Don’t let anyone tell you that stay-at-home mom burnout is not real. Yes, feelings of stress, being overwhelmed, and even the inability to meet the constant demands of parenting are normal, but how can we combat it? Set a routine for your child, and yourself. Have expectations for each day and try to get out of the house too. Understand and come to terms with the fact that children will not always cooperate, so keep that in consideration for a smoother day ahead.
Just because I am home all day does not mean my house is spotless. Actually, quite the opposite. Yes I tidy up frequently, but I have little humans running around all day, so there is more of a chance for messes. When I was working all day, no one was home, so I didn’t need to clean up as frequently. I guess that’s part of being a homemaker, huh. Bummer.
I hate clutter. It makes me cringe and can send me into a cleaning frenzy in the blink of an eye. I actually used to follow my kids around as they were playing and immediately pick up anything they laid down. I quickly learned this is serving no one; they learn no responsibility for cleaning up after themselves, and I was exhausted and frustrated as a result.
The fix: chores for my kids! The perfectionist in me still cleans certain rooms and areas in the house because I like it how I like it and that’s that, but it never hurts for the kids to chip in.
Chores help to create a work ethic in young children, a sense of responisbility, and can even show them that they are indeed a valuable member of the family. Make sure the chores are age-appropriate so your children can complete them with little to no assistance. Stand back and watch in amazement as your little one become more indepdent and confident in their abilities.
I get tired of playing with ponies and swaddling baby dolls. My 3 year old has more energy than the tasmanian devil and she wants to PLAY ALL DAY. And naps? Those are a thing of the past. She does not nap because if she did, she would be up until midnight.
Don’t worry, I play with her, I engage her, and we do a lot of fun things together, but sometimes, I just can’t. I have posts to write (like this one!). Speaking of, there is a coloring book on my lap and I am coloring and writing this post in intervals. But multitasking is nothing new to you, mama! This is our life.
My savior: self-directed play. I actually began really encouraging self-directed play once my daughter stopped napping. It is my only opportunity for uninterrupted time to work on things that need to get done. And other times, I simply relax.
Self-directed play is a hands-on, child-directed experience that allows for independence, stimulates imagination and can encourage problem-solving skills. This is not really something that needs to be taught, as most children engage in self-directed play many times each day, completely unprovoked.

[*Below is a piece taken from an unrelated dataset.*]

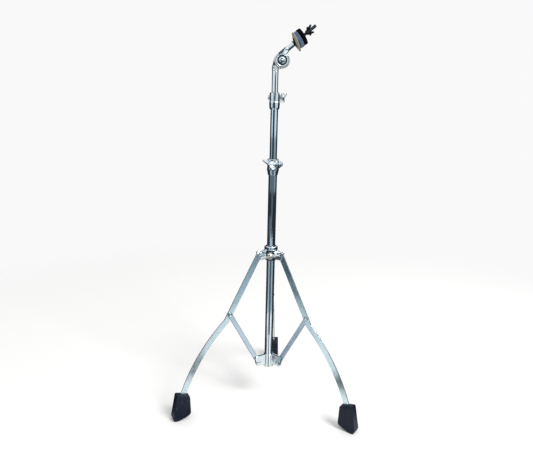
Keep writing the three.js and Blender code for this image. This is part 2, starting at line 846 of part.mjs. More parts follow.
function makeTilterUpper() {
  const disc = towardsFront(turned(discProfile(true)));
  const neck = slab(
    [-tilter.discRadius, -arm.neckHalf, 0],
    [-arm.neckRight, arm.neckHalf, arm.stepAt],
  );
  const barrel = turned([
    [0, arm.stepAt - arm.stepHeight],
    [arm.stepRadius, arm.stepAt],
    [arm.stepRadius, arm.stepAt + arm.stepHeight],
    [arm.barrelRadius, arm.stepAt + arm.stepHeight],
    [arm.barrelRadius, arm.barrelTop],
    [0, arm.barrelTop],
  ]).translate(rodX, 0, 0);
  const back = halfFace + tilter.discDepth;
  const reach = tilter.discRadius + tilter.swingGap;
  const rearCut = rod3(reach, -halfFace, 2 * back).rotateX(-Math.PI / 2);
  const seatCut = towardsFront(rod3(tilter.springSeatRadius, 0, halfFace + tilter.springSeat));
  const dishCut = towardsFront(rod3(tilter.dishRadius, back - tilter.dishDepth, 2 * back));
  const hole = towardsFront(rod3(boltHoleRadius, -back, 2 * back, smallSides));
  const rodHole = rod3(rod.radius + gap, rodFoot - gap, arm.barrelTop + overrun, smallSides);
  rodHole.translate(rodX, 0, 0);
  const casting = cut(joined(disc, neck, barrel), rearCut, seatCut, dishCut, hole, rodHole);
  addMesh(armGroup, 'tilter_upper', casting, castChrome);
}

makeTilterUpper();

function makeTilterBolt() {
  const back = halfFace + tilter.discDepth;
  const seat = back - tilter.dishDepth + gap;
  const washerTop = seat + tilterBolt.washerHeight;
  const washer = ring(boltHoleRadius, tilterBolt.washerRadius, seat, washerTop);
  addMesh(armGroup, 'tilter_washer', towardsFront(washer), castChrome);
  const headLow = washerTop + gap;
  const headTop = headLow + tilterBolt.headHeight;
  const tail = -(back - tilter.dishDepth + gap + rearWing.height);
  const head = turned([
    [0, tail],
    [boltRadius, tail],
    [boltRadius, headLow],
    [tilterBolt.headRadius, headLow],
    [tilterBolt.headRadius, headTop - tilterBolt.dome],
    [tilterBolt.headRadius - tilterBolt.dome, headTop],
    [0, headTop],
  ], smallSides);
  addMesh(armGroup, 'tilter_bolt', towardsFront(head), castChrome);
}

makeTilterBolt();

// The spring that parts the ratchet faces, wound in the seats round the bolt.
function makeTilterSpring() {
  const { radius, wire, turns } = tilterSpring;
  const reach = halfFace + tilter.springSeat - wire - gap;
  class Coil extends THREE.Curve {
    getPoint(share, target = new THREE.Vector3()) {
      const angle = 2 * Math.PI * turns * share;
      return target.set(radius * Math.cos(angle), (2 * share - 1) * reach, radius * Math.sin(angle));
    }
  }
  const section = new THREE.Shape();
  section.absarc(0, 0, wire, 0, 2 * Math.PI, false);
  const settings = { steps: turns * arcSteps * 2, extrudePath: new Coil(), curveSegments: 3 };
  addMesh(tilterGroup, 'tilter_spring', new THREE.ExtrudeGeometry(section, settings), steel);
}

makeTilterSpring();

// A compact wing nut behind the tilter
function makeRearWing() {
  const { span, hubRadius, height, thickness } = rearWing;
  const half = span / 2;
  const root = height * rearWing.rootShare;
  const saddle = height * rearWing.saddleShare;
  const shoulder = half * rearWing.sweepShare;
  const crest = half * rearWing.crestShare;
  const outline = new THREE.Shape();
  outline.moveTo(-hubRadius, root);
  outline.lineTo(hubRadius, root);
  outline.quadraticCurveTo(half, root, half, saddle);
  outline.quadraticCurveTo(half, height, shoulder, height);
  outline.quadraticCurveTo(crest, height, hubRadius, saddle);
  outline.lineTo(-hubRadius, saddle);
  outline.quadraticCurveTo(-crest, height, -shoulder, height);
  outline.quadraticCurveTo(-half, height, -half, saddle);
  outline.quadraticCurveTo(-half, root, -hubRadius, root);
  const wings = plate(outline, thickness, 0, wing.bevel, 1);
  const hubSolid = rod3(hubRadius, 0, saddle, smallSides);
  const bore = rod3(boltRadius + gap, -overrun, height + overrun, smallSides);
  const geometry = cut(joined(hubSolid, wings), bore);
  const mesh = addMesh(tilterGroup, 'tilter_wing_nut', geometry, castChrome);
  mesh.rotation.x = -Math.PI / 2;
  mesh.position.y = halfFace + tilter.discDepth - tilter.dishDepth + gap;
}

makeRearWing();

// Rod, sleeve, cup washer, felts and wing nut, stacked along the arm's Z axis

const rodGroup = new THREE.Group();
rodGroup.position.x = rodX;
armGroup.add(rodGroup);

addMesh(rodGroup, 'cymbal_rod', turned([
  [0, rodFoot],
  [rod.radius, rodFoot],
  [rod.radius, rod.end - rod.tipChamfer],
  [rod.radius - rod.tipChamfer, rod.end],
  [0, rod.end],
], smallSides), steel);

const sleeveFoot = arm.barrelTop + gap;
const sleeveBore = rod.radius + gap;
addMesh(rodGroup, 'rod_sleeve', turned([
  [sleeveBore, sleeveFoot],
  [sleeve.flangeRadius, sleeveFoot],
  [sleeve.flangeRadius, sleeveFoot + sleeve.flangeHeight],
  [sleeve.radius, sleeveFoot + sleeve.flangeHeight],
  [sleeve.radius, sleeve.top],
  [sleeveBore, sleeve.top],
  [sleeveBore, sleeveFoot],
], smallSides), blackPlastic);

// The washer and felts are loose on the sleeve and droop, each about a point on the rod.
const cupDroop = degToRad(stack.cupDroop);
const feltDroop = degToRad(stack.feltDroop);

function addDrooping(name, profile, foot, middle, droop, material) {
  const mesh = addMesh(rodGroup, name, turned(profile).translate(0, 0, -middle), material);
  mesh.rotation.y = droop;
  mesh.position.z = foot + middle / Math.cos(droop);
}

function feltProfile({ radius, height, edge }) {
  const hole = stack.holeRadius;
  return [
    [hole, 0],
    [radius - edge, 0],
    [radius, edge],
    [radius, height - edge],
    [radius - edge, height],
    [hole, height],
    [hole, 0],
  ];
}

const cupHole = stack.holeRadius - gap;
const cupFoot = sleeveFoot + sleeve.flangeHeight + stack.seat + sleeve.flangeRadius * Math.tan(cupDroop);
const cupSlope = cup.depth / (cup.radius - cup.hubRadius) + Math.tan(cupDroop - feltDroop);
const feltEdge = lowerFelt.radius - lowerFelt.edge;
const feltLift = cup.wall + feltEdge * cupSlope - cup.hubRadius * (cupSlope - Math.tan(cupDroop - feltDroop));
const lowerFeltFoot = cupFoot + (feltLift + stack.cupSeat) / Math.cos(feltDroop);
const upperFeltFoot = lowerFeltFoot + (lowerFelt.height + stack.seat) / Math.cos(feltDroop);

addDrooping('cup_washer', [
  [cupHole, 0],
  [cup.hubRadius, 0],
  [cup.radius, cup.depth],
  [cup.radius, cup.depth + cup.wall],
  [cup.hubRadius, cup.wall],
  [cupHole, cup.wall],
  [cupHole, 0],
], cupFoot, cup.wall / 2, cupDroop, castChrome);
const lowerMiddle = lowerFelt.height / 2;
const upperMiddle = upperFelt.height / 2;
addDrooping('lower_felt', feltProfile(lowerFelt), lowerFeltFoot, lowerMiddle, feltDroop, blueFelt);
addDrooping('upper_felt', feltProfile(upperFelt), upperFeltFoot, upperMiddle, feltDroop, blackFelt);

function makeTopNut() {
  const { hubRadius, height, span, wingLow, wingHigh, notch, waist, thickness } = topNut;
  const half = span / 2;
  const outline = new THREE.Shape();
  outline.moveTo(-hubRadius, wingLow);
  outline.lineTo(hubRadius, wingLow);
  outline.lineTo(half, wingLow + thickness / 2);
  outline.lineTo(half, wingLow + thickness);
  outline.lineTo(waist, (wingLow + wingHigh) / 2);
  outline.lineTo(half, wingHigh - thickness / 2);
  outline.lineTo(half - thickness / 2, wingHigh);
  outline.lineTo(hubRadius, notch);
  outline.lineTo(-hubRadius, notch);
  outline.lineTo(-half + thickness / 2, wingHigh);
  outline.lineTo(-half, wingHigh - thickness / 2);
  outline.lineTo(-waist, (wingLow + wingHigh) / 2);
  outline.lineTo(-half, wingLow + thickness);
  outline.lineTo(-half, wingLow + thickness / 2);
  const wings = plate(outline, thickness, 0, wing.bevel, 1);
  const hubSolid = turned([
    [0, 0],
    [hubRadius, 0],
    [hubRadius, height],
    [hubRadius - wing.bevel, height + wing.bevel],
    [0, height + wing.bevel],
  ], smallSides);
  const bore = rod3(rod.radius + gap, -overrun, wingHigh + overrun, smallSides);
  const mesh = addMesh(rodGroup, 'cymbal_wing_nut', cut(joined(hubSolid, wings), bore), blackPlastic);
  mesh.position.z = topNut.foot;
  mesh.rotation.z = degToRad(topNut.turn);
}

makeTopNut();

// The origin is under the middle of the stand's box, on the floor.
stand.updateMatrixWorld(true);
const bounds = new THREE.Box3().setFromObject(stand, true);
const middle = bounds.getCenter(new THREE.Vector3());
stand.position.set(-middle.x, -middle.y, -bounds.min.z);

export default stand;
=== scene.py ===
import math

import bmesh
import bpy
from mathutils import Matrix, Vector, noise
from mathutils.geometry import tessellate_polygon


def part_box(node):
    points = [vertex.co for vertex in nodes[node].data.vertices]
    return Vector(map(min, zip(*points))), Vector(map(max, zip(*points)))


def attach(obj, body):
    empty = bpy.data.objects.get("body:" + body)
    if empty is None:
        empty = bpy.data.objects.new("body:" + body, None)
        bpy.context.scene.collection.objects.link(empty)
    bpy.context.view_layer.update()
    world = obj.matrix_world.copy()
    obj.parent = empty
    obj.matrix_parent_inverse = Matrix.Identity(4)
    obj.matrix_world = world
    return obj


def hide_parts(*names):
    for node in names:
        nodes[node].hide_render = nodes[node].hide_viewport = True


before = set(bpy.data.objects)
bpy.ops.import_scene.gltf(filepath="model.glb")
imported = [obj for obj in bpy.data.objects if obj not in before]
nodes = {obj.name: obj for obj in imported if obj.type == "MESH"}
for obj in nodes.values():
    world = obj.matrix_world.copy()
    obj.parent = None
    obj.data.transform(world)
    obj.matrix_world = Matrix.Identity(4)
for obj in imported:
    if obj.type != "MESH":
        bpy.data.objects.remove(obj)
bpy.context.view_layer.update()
scene = bpy.context.scene
scene.view_settings.view_transform = "Standard"

# The visual model of a straight cymbal stand, set up as in its photograph. The stand's own frame
# is in millimetres, with the tubes' axis on Z
MM = 0.001
BASE_TUBE_FOOT = 103
tube_low, tube_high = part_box("base_tube")
AXIS = Vector(((tube_low.x + tube_high.x) / 2, (tube_low.y + tube_high.y) / 2, 0))
STAND = Matrix.Translation(AXIS + Vector((0, 0, tube_low.z - BASE_TUBE_FOOT * MM))) @ Matrix.Scale(MM, 4)


def turn(degrees, axis):
    """A rotation about one of the axes."""
    return Matrix.Rotation(math.radians(degrees), 4, axis)


def move(x, y, z):
    return Matrix.Translation((x, y, z))


def radial(azimuth, height=0):
    """A frame on the tubes' axis with X pointing at an azimuth, counted from the front to the right."""
    return STAND @ turn(azimuth - 90, "Z") @ move(0, 0, height)


# Camera, fitted to the photograph
YAW = math.radians(3.68)
PAN = math.radians(-0.56)
PITCH = math.radians(12.47)
ROLL = math.radians(1.27)
DISTANCE, HEIGHT = 1.329, 0.781
FOCAL_PIXELS, IMAGE_WIDTH, SENSOR_WIDTH = 520, 533, 36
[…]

And the best part about self-directed play is that children can use literally anything they can find; think cardboard tube, shoebox, sticks from the backyard and empty egg carton.
I will never be the room mom. You see, I had all these visions of what stay-at-home mom life would look like, and those were pure fantasy. I attend class parties, field trips, I have lunch with my son regularly, I even volunteer at his school weekly, but planning one of the class parties as the room mom is a no-go for me. These ladies (God bless them) go all out. They must plan the parties at least a month or 2 in advance. The thought that goes into these parties is more like the attention you would put into planning a first birthday party for your own child.
No detail is left unnoticed, food is better than the snack aisle at Kroger, and don’t even get me started on the games and activities. I am an over-achiever in many aspects of life, but this is something beyond that. I am so very thankful for these ladies, though, and I know the kids are as well.
As mentioned above, I do like the little details in planning sweet surprises, so I send my son lunch notes every day (pictured above). I draw a picture on a napkin and he is surprised day in and day out. At the end of the school year, I use ChatBooks and create a small flip book with some of the images from the year, and he keeps it on his dresser.
I remember all of the field trips my dad attended, school plays, and lunches he brought me, so I am confident that my little notes to him will be good enough and make a lasting impression. My point is, there’s no need to try to keep up with every little thing. The fact that you are present is good enough.
Sometimes my children eat ice cream cones and chocolate for lunch. You know that saying, pick your battles? Well this is often a battle I surrender in. My children eat well a good majority of the time. For my kids, eating well doesn’t necessarily equate to eating healthy, but they are eating real food.
My son is extremely picky, but is starting to turn a corner and is willing to try more and more. Luckily, my daughter is naturally a healthier eater and prefers to graze throughout the day, as opposed to sitting down to 3 meals a day.
We like to encourage our children to make healthy choices by offering healthy choices. You know how that goes..if it’s their idea, it’s a good idea. Go-to snacks for my kids include raw carrots, apples, yogurt, goldfish crackers and pretzels. We also have family dinners every night, no matter what. Even if my toddler eats nothing, she sits with us and has a plate in front of her. That is a non-negotiable.
Focus on the things that matter most. It’s the little notes, big hugs and quality time spent together that matters most to your children. The struggle from each day is just showing you how tough you really are and that you can handle anything life throws your way. Practice self-care and take time for yourself each day to avoid burnout.
Hang in there, mama. You are rockin’ it!
No one ever said it would be easy, and although the days are long, the years are short and these moments will go by in a flash. Some days will be better than others, but the joy is in the journey, so sit back and enjoy the ride.